Now Biden’s victory has given Labour hope that it can win back the socially conservative voters in the red wall, in the way Biden won Michigan and Pennsylvania. Labour insiders note the parallels between Biden and a fellow centrist in Starmer, a pluralist rather than a populist like his predecessor, Jeremy Corbyn. They even liken Corbyn to Trump, who also saw conspiracies around every corner and played the victim.

Starmer describes himself as “anti-Trump but pro-American”; Corbyn was anti-both. One shadow cabinet member predicted that Starmer will, like Biden, “stick to his principles and values while appealing to the patriotic working class”. There are growing links between Labour and the Democrats. But with UK and US elections a long way off, Labour knows that Biden the pragmatist will have to do business with Johnson while it watches from the sidelines.
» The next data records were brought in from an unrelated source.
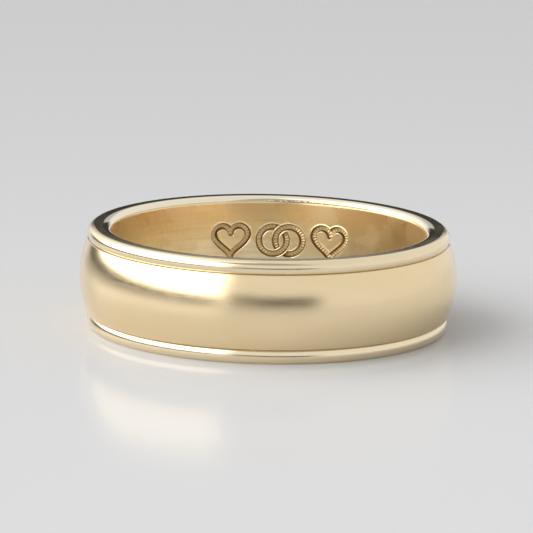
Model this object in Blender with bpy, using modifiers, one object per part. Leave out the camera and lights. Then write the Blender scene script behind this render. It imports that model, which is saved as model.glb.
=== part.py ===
"""A wedding band in yellow gold, lying flat with its bore axis along +Z.

A satin, domed band sits on a comfort-fit sleeve. A polished edge ring closes each end: its skirt
drops over the end of the sleeve, its outside shows as a narrow round bead beside the dome, and its
rolled lip is the mouth of the finger hole. A row of three ornaments is engraved inside the sleeve.
"""

import math

import bmesh
import bpy
from mathutils import Vector

MM = 0.001

# Driving dimensions.
BAND_WIDTH = 6.0 * MM
BORE_RADIUS = 9.27 * MM         # 18.5 mm across at the middle of the band, US size 8 1/2
COMFORT_RISE = 0.09 * MM        # how far the bore opens from its middle to the ends of the sleeve
SLEEVE_RADIUS = 9.95 * MM
# Each rail is a bead: outside radius of its end face, radius at its foot beside the dome, how far it
# swells out between those, and its height. The lower one is a little taller and stands more upright.
UPPER_RAIL = (10.35 * MM, 10.68 * MM, 0.21 * MM, 0.70 * MM)
LOWER_RAIL = (10.55 * MM, 10.62 * MM, 0.15 * MM, 0.76 * MM)
CROWN_RADIUS = 11.2 * MM        # outside of the dome at its middle
DOME_RISE = 0.47 * MM           # from the dome's edges to its crown
GROOVE_WIDTH = 0.08 * MM        # line between the dome and each rail
GROOVE_DEPTH = 0.04 * MM        # below the foot of the rail
LIP_WIDTH = 0.47 * MM           # rolled inner corner of each end face, across the face
LIP_HEIGHT = 0.26 * MM          # and down the bore
LIP_ROLL = 0.07 * MM            # how far the lip swells above a flat chamfer
SOLDER_FILM = 0.04 * MM         # room for solder in each seam
SLEEVE_INSET = LIP_HEIGHT + SOLDER_FILM     # from an end face to the end of the sleeve

# The engraved row of ornaments: a pair of linked rings between two hearts.
ENGRAVING_DEPTH = 0.26 * MM
STROKE = 0.38 * MM
HEART_WIDTH = 2.5 * MM
HEART_LIFT = 0.12 * MM          # sets the hearts level with the links, by eye
LINK_RADIUS = 0.85 * MM         # to the middle of the stroke
LINK_OFFSET = 0.50 * MM         # from the middle of the pair to each link's centre
ORNAMENT_PITCH = 3.1 * MM       # along the bore
ORNAMENT_HEIGHT = 3.3 * MM      # the row's centre line, above the lower end face

TURN_STEPS = 96
DOME_STEPS = 14
COMFORT_STEPS = 6
LIP_STEPS = 6
RAIL_STEPS = 10
HEART_STEPS = 36
LINK_STEPS = 40
CUTTER_THICKNESS = 1.2 * MM
SHARP_ANGLE = math.radians(25)
WELD = 1e-7

COLLECTION_NAME = "wedding_band"
MATERIALS = {
    "satin_gold": ((0.84, 0.67, 0.42, 1.0), 0.32),
    "polished_gold": ((0.86, 0.69, 0.43, 1.0), 0.10),
    "bore_gold": ((0.80, 0.61, 0.36, 1.0), 0.24),
}


def clear_scene():
    for item in list(bpy.data.objects):
        bpy.data.objects.remove(item, do_unlink=True)


def new_collection(name):
    collection = bpy.data.collections.new(name)
    bpy.context.scene.collection.children.link(collection)
    return collection


def gold(name):
    colour, roughness = MATERIALS[name]
    material = bpy.data.materials.new(name)
    material.use_nodes = True
    shader = material.node_tree.nodes["Principled BSDF"]
    shader.inputs["Base Color"].default_value = colour
    shader.inputs["Metallic"].default_value = 1.0
    shader.inputs["Roughness"].default_value = roughness
    return material


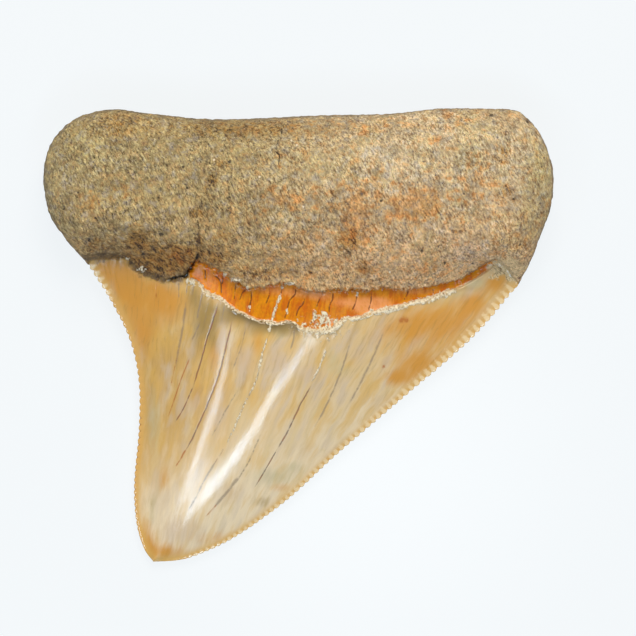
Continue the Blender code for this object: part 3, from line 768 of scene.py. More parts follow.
FINE_BAND = (1.0, 0.9)  # how far the fine band reaches into the enamel and into the root
FINE_BAND_BELOW_ROOT = 6.0
LABIAL_BORDER = 0.5
SHARP_LEDGE = 0.14
SOFT_LABIAL_LEDGE = 4.0
RAGGED_FOOT = 0.42
RAGGED_SIZE = 0.5
EVEN_FOOT = (11.0, 17.0)  # where the border of the root runs more and more evenly
EVEN_RAGGED = 0.3  # what is left of its raggedness there, and of the border's width
EVEN_BORDER = 0.4
BORDER = 0.6  # the width over which a region's mark goes from 0 to 1
# How far in from the cutting edges their painted glow reaches: light through the thin enamel, drawn
# as gold.
EDGE_GLOW_REACH = 0.9
FOOT_DARKENING_REACH = 0.7  # of the darkening along the root's foot, which is strong on the short edge's side
THICK_FOOT_DARKENING = (-10.0, -14.0)
THIN_FOOT_DARKENING = 0.25
LABIAL_FOOT_DARKENING = 0.3
LABIAL_FRAY = 0.25  # how far the border of the root wanders on the labial side, and how often
LABIAL_FRAY_SIZE = 1.5
REGION_EDGE = (0.35, 0.65)  # the marks between which one region's relief gives way to the next
CALM_BORDER = 0.3  # the relief of the bone calms down this near to its foot
CALMED = 0.6


def wanted_spacing(spots, side):
    """How far apart the points of a skin are to lie at each spot."""
    at = Places(spots)
    fine, root_sides, root, crown = SPACINGS[side]
    index, inset = outline.nearest(spots)
    if side == LABIAL:
        spacing = np.where(at.in_labial_root > -LABIAL_BORDER, root, crown)
    else:
        spacing = np.where(at.in_root > 0, root, crown)
        band = (at.in_enamel < FINE_BAND[0]) & (at.in_root < FINE_BAND[1])
        spacing = np.where(band & (np.abs(at.in_root) < FINE_BAND_BELOW_ROOT), fine, spacing)
    return np.where((inset < ROUNDING_AT_ROOT) & (rootness(index) > 0.5), root_sides, spacing)


def clear_of(points, others, gap):
    """Those of the points that keep this gap to all the others."""
    _, distance = Line(np.array(others)).nearest(points)
    return points[distance > gap]


def lattice(spacing):
    """Points in a triangular pattern inside the outline."""
    low, high = outline.path.min(0), outline.path.max(0)
    rows = np.arange(low[1], high[1], spacing * math.sqrt(3) / 2)
    columns = np.arange(low[0], high[0], spacing)
    x, y = np.meshgrid(columns, rows)
    x[1::2] += spacing / 2
    spots = np.column_stack([x.ravel(), y.ravel()])
    inset, _ = outline.above(spots)
    return spots[inset > spacing * KEPT_APART]


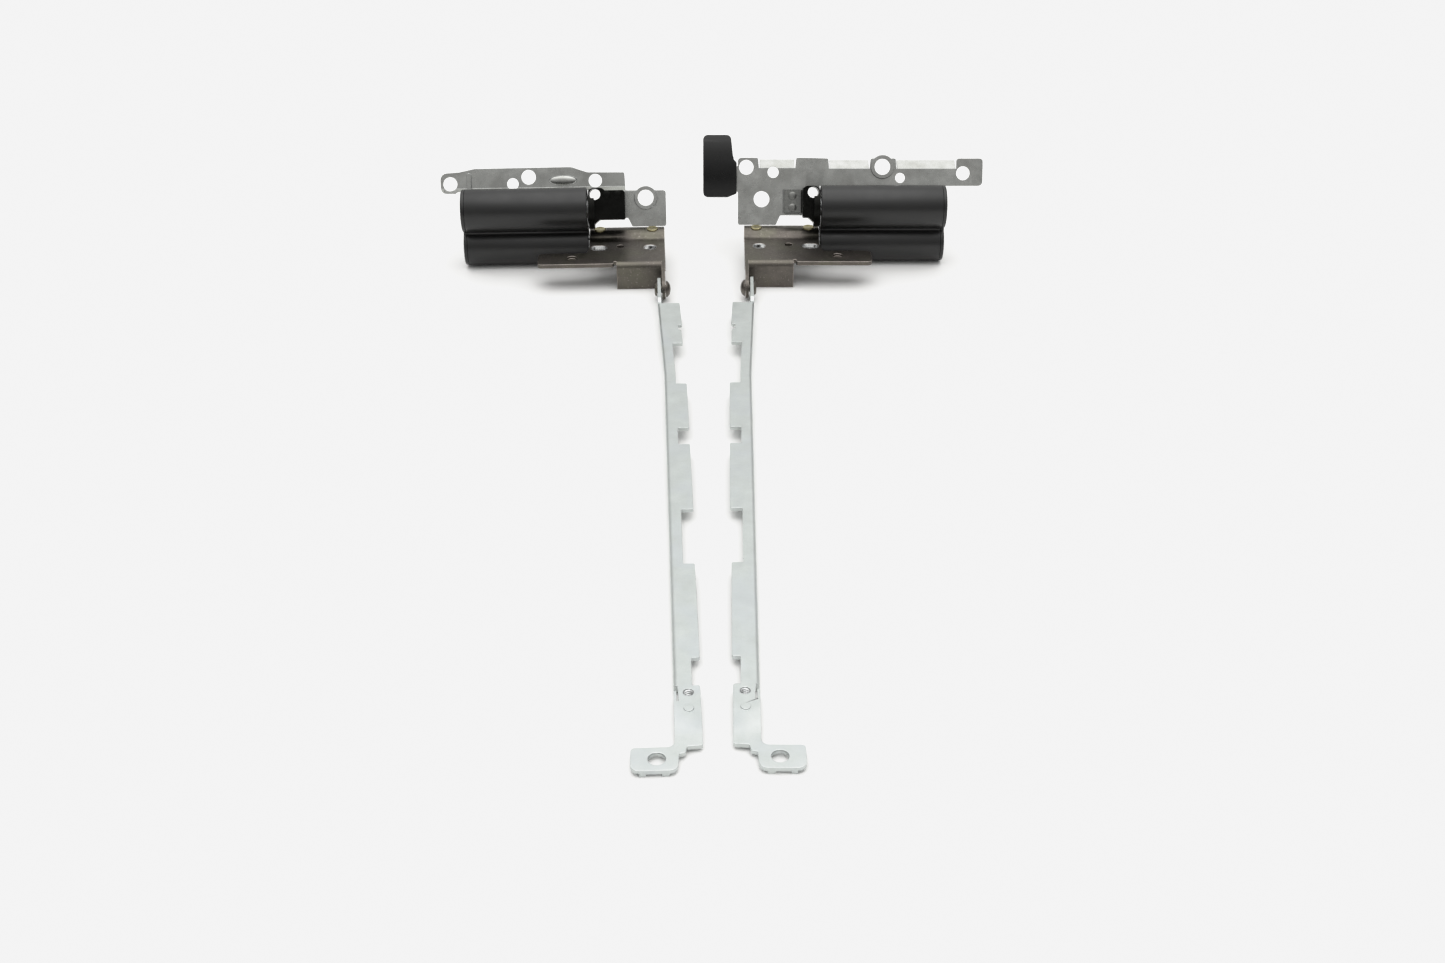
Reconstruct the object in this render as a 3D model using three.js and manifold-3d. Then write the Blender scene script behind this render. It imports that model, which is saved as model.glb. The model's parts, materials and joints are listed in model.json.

Indeed, it is unlikely that Starmer, were he to become prime minister, would overlap with President Biden, who will be 81 by the next election. Even if Starmer pulled off an astonishing victory in 2024, the UK election may be held a month after the next presidential contest.

British politicians are obsessed with learning lessons from America and still talk about The West Wing as if it was on TV yesterday. Although UK politics tends to follow what happens across the pond, it doesn’t all translate. But there is one lesson for Johnson: he should take note of the power and winning appeal of today’s unity message from Biden in a deeply divided country. Although culture wars would only prolong the UK’s Brexit divisions, Johnson will find it hard to resist temptation and his own Trump-like instincts.